Hirofumi Watanabe, the man convicted Thursday of threatening publishers, stores, universities and basically anyone or anything that had something to do with the popular manga "Kuroko no Basuke (Kuroko's Basketball)," has enjoyed a peculiar sort of celebrity since he was arrested in December. Prior to his apprehension, he terrorized his targets with letters demanding they remove products or cancel events associated with the series by saying he would cause mayhem otherwise.
One journalist, Hiroyuki Shinoda, was in contact with the 36-year-old suspect for two months before he was caught. Watanabe sent "messages of criminal intent" to around 500 media-related entities, but the letter Shinoda received at the offices of Tsukuru, the monthly he edits, was more direct. As Shinoda explained on his blog, the extortionist said he didn't necessarily think other media would publish his statement (most did), but he wanted Tsukuru to print it because he considered the magazine special. If Shinoda cooperated, he promised the reporter "a big scoop," meaning exclusive access to what he was doing and why, including details of his "secret negotiations" with Shueisha, the publisher of "Kuroko." The suspect admired the way Tsukuru covered two other famous cases, the Wakayama curry poisoning and the arrest and prosecution of singer Masashi Tashiro, and now that another famous investigative magazine, Uwasa no Shinsho, was defunct, he felt only Tsukuru could do justice to his story.
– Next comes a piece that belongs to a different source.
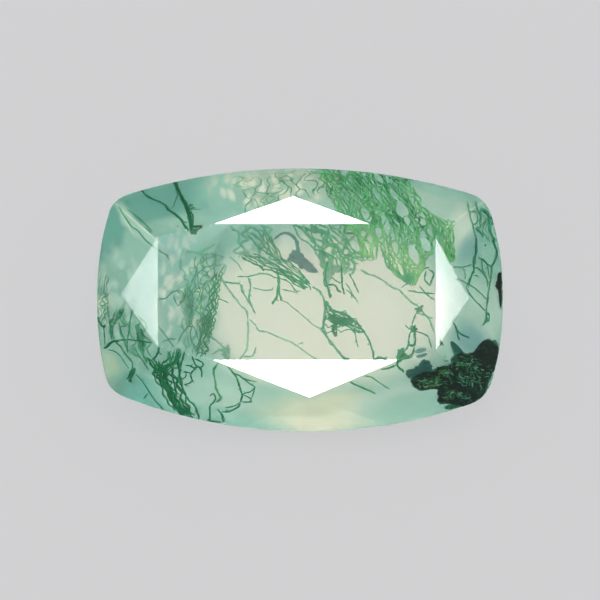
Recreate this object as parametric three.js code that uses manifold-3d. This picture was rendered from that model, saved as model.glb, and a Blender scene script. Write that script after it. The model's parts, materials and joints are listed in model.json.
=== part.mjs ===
// A faceted moss agate: one elongated cushion-cut stone, lying on its lower pavilion flank with the table
// turned up towards the front, as a loose cut stone comes to rest.
//
// The stone is worked the way a cutter works it. A slab with the cushion outline is extruded to the full
// depth, and each facet is then ground flat by taking away everything beyond its plane. While it is cut the
// table faces +Z, the long side runs along X, and z = 0 is the lower edge of the girdle. Millimetres.

import * as THREE from "three";
import { mergeVertices } from "three/addons/utils/BufferGeometryUtils.js";
import Module from "manifold-3d";

const wasm = await Module();
wasm.setup();

// Driving dimensions of the stone.
const LENGTH = 17;
const WIDTH = 11;
const TABLE_HEIGHT = 1.95;
const GIRDLE_TIER_WIDTH = 1.25;
const GIRDLE_TIER_ANGLE = 47;
const CORNER_FACET_ANGLE = 46;
const KEEL_TIER_ANGLE = 34;

// The four corners where the bowed sides would meet, anticlockwise from +X +Y. Cut by hand, they aren't quite
// alike: shift moves each from the mean corner, and rounding is how far from it the round begins.
const MEAN_CORNER = new THREE.Vector2(7.8, 4.15);
const CORNERS = [
  { x: 1, y: 1, shift: [-0.02, 0.08], rounding: 0.6 },
  { x: -1, y: 1, shift: [0.0, 0.07], rounding: 0.5 },
  { x: -1, y: -1, shift: [-0.15, 0.34], rounding: 0.4 },
  { x: 1, y: -1, shift: [0.0, 0.05], rounding: 0.7 },
];
const SIDE_STEPS = 44;
const CORNER_STEPS = 5;

// The crown's facets. azimuth is the way a facet leans in plan, in degrees from +X towards +Y; angle is its
// slope from the girdle plane; reach is how far from the middle its plane cuts the table's level.
const CROWN = {
  // Low triangles on the table's four long edges.
  stars: [
    { azimuth: 90, angle: 13.5, reach: 3.14 },
    { azimuth: 180, angle: 13.5, reach: 5.87 },
    { azimuth: 270, angle: 11.9, reach: 2.47 },
    { azimuth: 0, angle: 14.0, reach: 5.6 },
  ],
  // Broad facets in pairs, which meet in an edge from each table corner to its girdle corner.
  mains: [
    { azimuth: 77.0, angle: 33.8, reach: 3.7 },
    { azimuth: 103.1, angle: 36.1, reach: 3.86 },
    { azimuth: 159.7, angle: 30.8, reach: 6.41 },
    { azimuth: 201.0, angle: 28.7, reach: 6.16 },
    { azimuth: 255.7, angle: 31.8, reach: 3.28 },
    { azimuth: 284.5, angle: 29.2, reach: 3.41 },
    { azimuth: 341.5, angle: 29.2, reach: 5.97 },
    { azimuth: 16.9, angle: 29.7, reach: 6.1 },
  ],
  // Steep triangles that stand on the girdle below the tips of the stars.
  girdleBreaks: [
    { azimuth: 90, angle: 47.5, reach: 4.03 },
    { azimuth: 180, angle: 47.8, reach: 7.06 },
    { azimuth: 270, angle: 42.6, reach: 3.67 },
    { azimuth: 0, angle: 39.5, reach: 6.56 },
  ],
};

// How far in plan the pavilion's corner facets turn from the middle facet of their side.
const LONG_SIDE_TURN = 12;
const SHORT_SIDE_TURN = 19;

// Waste that is sure to be larger than the stone, and slab left over past the keel to be cut away.
const WASTE_SIZE = 4 * LENGTH;
const SLAB_SPARE = 1;
const WELD_DISTANCE = 1e-5;

const toRadians = THREE.MathUtils.degToRad;

// Points of the arc that runs from one point through a second to a third, without the last.
function arcPoints(from, through, to, steps) {
  const chord = new THREE.Vector2().subVectors(to, from);
  const middle = new THREE.Vector2().addVectors(from, to).multiplyScalar(0.5);
  const rise = through.clone().sub(middle);
  const radius = (chord.lengthSq() / 4 + rise.lengthSq()) / (2 * rise.length());
  const centre = through.clone().sub(rise.clone().setLength(radius));
  const start = Math.atan2(from.y - centre.y, from.x - centre.x);
  let sweep = Math.atan2(to.y - centre.y, to.x - centre.x) - start;
  if (sweep < 0) sweep += 2 * Math.PI;
  return Array.from({ length: steps }, (_, i) => {
    const angle = start + (sweep * i) / steps;
    return new THREE.Vector2(centre.x + radius * Math.cos(angle), centre.y + radius * Math.sin(angle));
  });
}

// The cushion outline, anticlockwise: four bowed sides, each an arc, with small rounded corners between.
function cushionOutline() {
  const corners = CORNERS.map(({ x, y, shift }) =>
    new THREE.Vector2(x, y).multiply(MEAN_CORNER).add(new THREE.Vector2(...shift)),
  );
  const reaches = [WIDTH / 2, LENGTH / 2, WIDTH / 2, LENGTH / 2];
  const sides = corners.map((from, i) => {
    const to = corners[(i + 1) % 4];
    const outward = new THREE.Vector2(to.y - from.y, from.x - to.x).normalize();
    const middle = new THREE.Vector2().addVectors(from, to).multiplyScalar(0.5);
    const along = Math.abs(outward.x) > Math.abs(outward.y) ? "x" : "y";
    const bow = (reaches[i] - Math.abs(middle[along])) / Math.abs(outward[along]);
    return arcPoints(from, middle.clone().addScaledVector(outward, bow), to, SIDE_STEPS);
  });
  const outline = [];
  sides.forEach((side, i) => {
    const next = (i + 1) % 4;
    const clearOf = (point, corner) => point.distanceTo(corners[corner]) > CORNERS[corner].rounding;
    const kept = side.filter((point) => clearOf(point, i) && clearOf(point, next));
    const entry = sides[next].find((point) => clearOf(point, next));
    const bend = new THREE.QuadraticBezierCurve(kept[kept.length - 1], corners[next], entry);
    outline.push(...kept, ...bend.getPoints(CORNER_STEPS).slice(1, -1));
  });
  return outline;
}

// A closed mesh as a solid that can be cut.
function solidFrom(geometry) {
  const bare = geometry.clone();
  bare.deleteAttribute("normal");
  bare.deleteAttribute("uv");
  const merged = mergeVertices(bare, WELD_DISTANCE);
  return new wasm.Manifold(
    new wasm.Mesh({
      numProp: 3,
      vertProperties: merged.attributes.position.array,
      triVerts: new Uint32Array(merged.index.array),
    }),
  );
}

function geometryFrom(solid) {
  const mesh = solid.getMesh();
  const geometry = new THREE.BufferGeometry();
  geometry.setAttribute("position", new THREE.BufferAttribute(new Float32Array(mesh.vertProperties), 3));
  geometry.setIndex(new THREE.BufferAttribute(new Uint32Array(mesh.triVerts), 1));
  const flat = geometry.toNonIndexed();
  flat.computeVertexNormals();
  return flat;
}

// Everything beyond a facet's plane, as a block to take away. side is +1 above the girdle and -1 below it,
// and the plane passes at the given reach, measured along the azimuth, at the given level.
function wasteBeyond({ azimuth, angle, reach }, level, side) {
  const turn = toRadians(azimuth);
  const slope = toRadians(angle);
  const outward = new THREE.Vector3(
    Math.cos(turn) * Math.sin(slope),
    Math.sin(turn) * Math.sin(slope),
    side * Math.cos(slope),
  );
  const onPlane = new THREE.Vector3(reach * Math.cos(turn), reach * Math.sin(turn), level);
  const waste = new THREE.BoxGeometry(WASTE_SIZE, WASTE_SIZE, WASTE_SIZE);
  waste.applyQuaternion(new THREE.Quaternion().setFromUnitVectors(new THREE.Vector3(0, 0, 1), outward));
  const centre = onPlane.addScaledVector(outward, WASTE_SIZE / 2);
  waste.translate(centre.x, centre.y, centre.z);
  return solidFrom(waste);
}

// The pavilion's facets: a steep tier of three to each side below the girdle, of which the outer two lean
// towards the corners, then one broad facet to each side. Those of the long sides meet in the keel.
function pavilionFacets() {
  const tierDepth = GIRDLE_TIER_WIDTH * Math.tan(toRadians(GIRDLE_TIER_ANGLE));
  const keelRun = tierDepth / Math.tan(toRadians(KEEL_TIER_ANGLE));
  return [0, 90, 180, 270].flatMap((azimuth) => {
    const shortSide = azimuth % 180 === 0;
    const edge = (shortSide ? LENGTH : WIDTH) / 2;
    const turn = shortSide ? SHORT_SIDE_TURN : LONG_SIDE_TURN;
    const [outwards, sideways] = shortSide ? MEAN_CORNER : [MEAN_CORNER.y, MEAN_CORNER.x];
    const cornerReach = outwards * Math.cos(toRadians(turn)) + sideways * Math.sin(toRadians(turn));
    return [
      { azimuth, angle: GIRDLE_TIER_ANGLE, reach: edge },
      { azimuth: azimuth + turn, angle: CORNER_FACET_ANGLE, reach: cornerReach },
      { azimuth: azimuth - turn, angle: CORNER_FACET_ANGLE, reach: cornerReach },
      { azimuth, angle: KEEL_TIER_ANGLE, reach: edge - GIRDLE_TIER_WIDTH + keelRun },
    ];
  });
}

function cutStone() {
  const keelDepth =
    GIRDLE_TIER_WIDTH * Math.tan(toRadians(GIRDLE_TIER_ANGLE)) +
    (WIDTH / 2 - GIRDLE_TIER_WIDTH) * Math.tan(toRadians(KEEL_TIER_ANGLE));
  const slab = new THREE.ExtrudeGeometry(new THREE.Shape(cushionOutline()), {
    depth: TABLE_HEIGHT + keelDepth + SLAB_SPARE,
    bevelEnabled: false,
  }).translate(0, 0, -keelDepth - SLAB_SPARE);
  const crown = Object.values(CROWN).flat();
  const wastes = [
    ...crown.map((facet) => wasteBeyond(facet, TABLE_HEIGHT, 1)),
    ...pavilionFacets().map((facet) => wasteBeyond(facet, 0, -1)),
  ];
  return geometryFrom(wastes.reduce((stone, waste) => stone.subtract(waste), solidFrom(slab)));
}

// The stone turned about X onto its lower keel facet, then moved so that this facet lies on z = 0 and the
// origin is under the middle of the stone.
function layDown(geometry) {
  geometry.rotateX(toRadians(KEEL_TIER_ANGLE));
  geometry.computeBoundingBox();
  const { min, max } = geometry.boundingBox;
  geometry.translate(-(min.x + max.x) / 2, -(min.y + max.y) / 2, -min.z);
  geometry.computeVertexNormals();
  return geometry;
}

const agate = new THREE.Mesh(
  layDown(cutStone()),
  new THREE.MeshStandardMaterial({ color: 0xa9cdb4, roughness: 0.08, metalness: 0 }),
);
agate.name = "agate";

const stone = new THREE.Group();
stone.add(agate);

export default stone;
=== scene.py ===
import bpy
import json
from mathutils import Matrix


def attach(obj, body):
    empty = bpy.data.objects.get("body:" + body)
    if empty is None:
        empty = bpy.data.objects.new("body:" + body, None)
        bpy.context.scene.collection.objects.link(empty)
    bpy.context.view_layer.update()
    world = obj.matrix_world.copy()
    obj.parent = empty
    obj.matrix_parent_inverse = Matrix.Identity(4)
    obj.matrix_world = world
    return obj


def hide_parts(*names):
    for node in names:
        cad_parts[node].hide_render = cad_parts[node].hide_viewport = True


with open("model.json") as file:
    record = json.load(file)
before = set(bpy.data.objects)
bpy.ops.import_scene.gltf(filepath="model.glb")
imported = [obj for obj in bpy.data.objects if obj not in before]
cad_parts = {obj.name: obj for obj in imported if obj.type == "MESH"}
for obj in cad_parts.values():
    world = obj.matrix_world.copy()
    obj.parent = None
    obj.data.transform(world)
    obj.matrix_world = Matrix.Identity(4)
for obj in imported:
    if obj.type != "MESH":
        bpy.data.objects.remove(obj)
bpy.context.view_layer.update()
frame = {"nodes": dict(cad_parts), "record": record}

import json
import math

import bmesh
import bpy
import numpy as np
from mathutils import Matrix, Vector

bl_info = {
    "name": "Faceted moss agate",
    "version": (1, 0, 0),
    "blender": (4, 5, 0),
    "location": "View3D > Sidebar > Moss Agate",
    "description": "A cushion-cut stone of milky agate with green moss threads inside",
    "category": "Add Mesh",
}

MM = 0.001
STONE_LENGTH = 17 * MM
STONE_NODE = frame["nodes"]["agate"]
TABLE_MOUNT = next(mount for mount in frame["record"]["mounts"] if mount["name"] == "table")

# How much of its length a normal points out of the table: at least this for the crown's facets, and between
# these two for the star facets.
CROWN_FACING = 0.3
STAR_FACING = (0.93, 0.985)

# The photograph's frame, the stone's length in it, and how far the girdle lies below the table.
PICTURE_WIDTH = 600
LENGTH_IN_PIXELS = 405.5
GIRDLE_DEPTH = 1.8 * MM

FLOOR_SIZE = 6.0
FLOOR_GAP = 0.01 * MM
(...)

Shinoda mentioned the message in his blog on Oct. 22 and received a second message soon thereafter, postmarked Oct. 23. In it the writer explained the threats he had made to Sophia University, of which the comic's author, Tadatoshi Fujimaki, is an alumnus, as well as to the Tokyo high school Fujimaki attended. He then targeted TV stations that ran the animated version of the comic, and venues planning "Kuroko's Basketball" events. Then he stopped making threats for six months and tried to negotiate with Shueisha to stop publication. When those talks broke down, he started putting poison in confections with promotional tie-ins to the comic.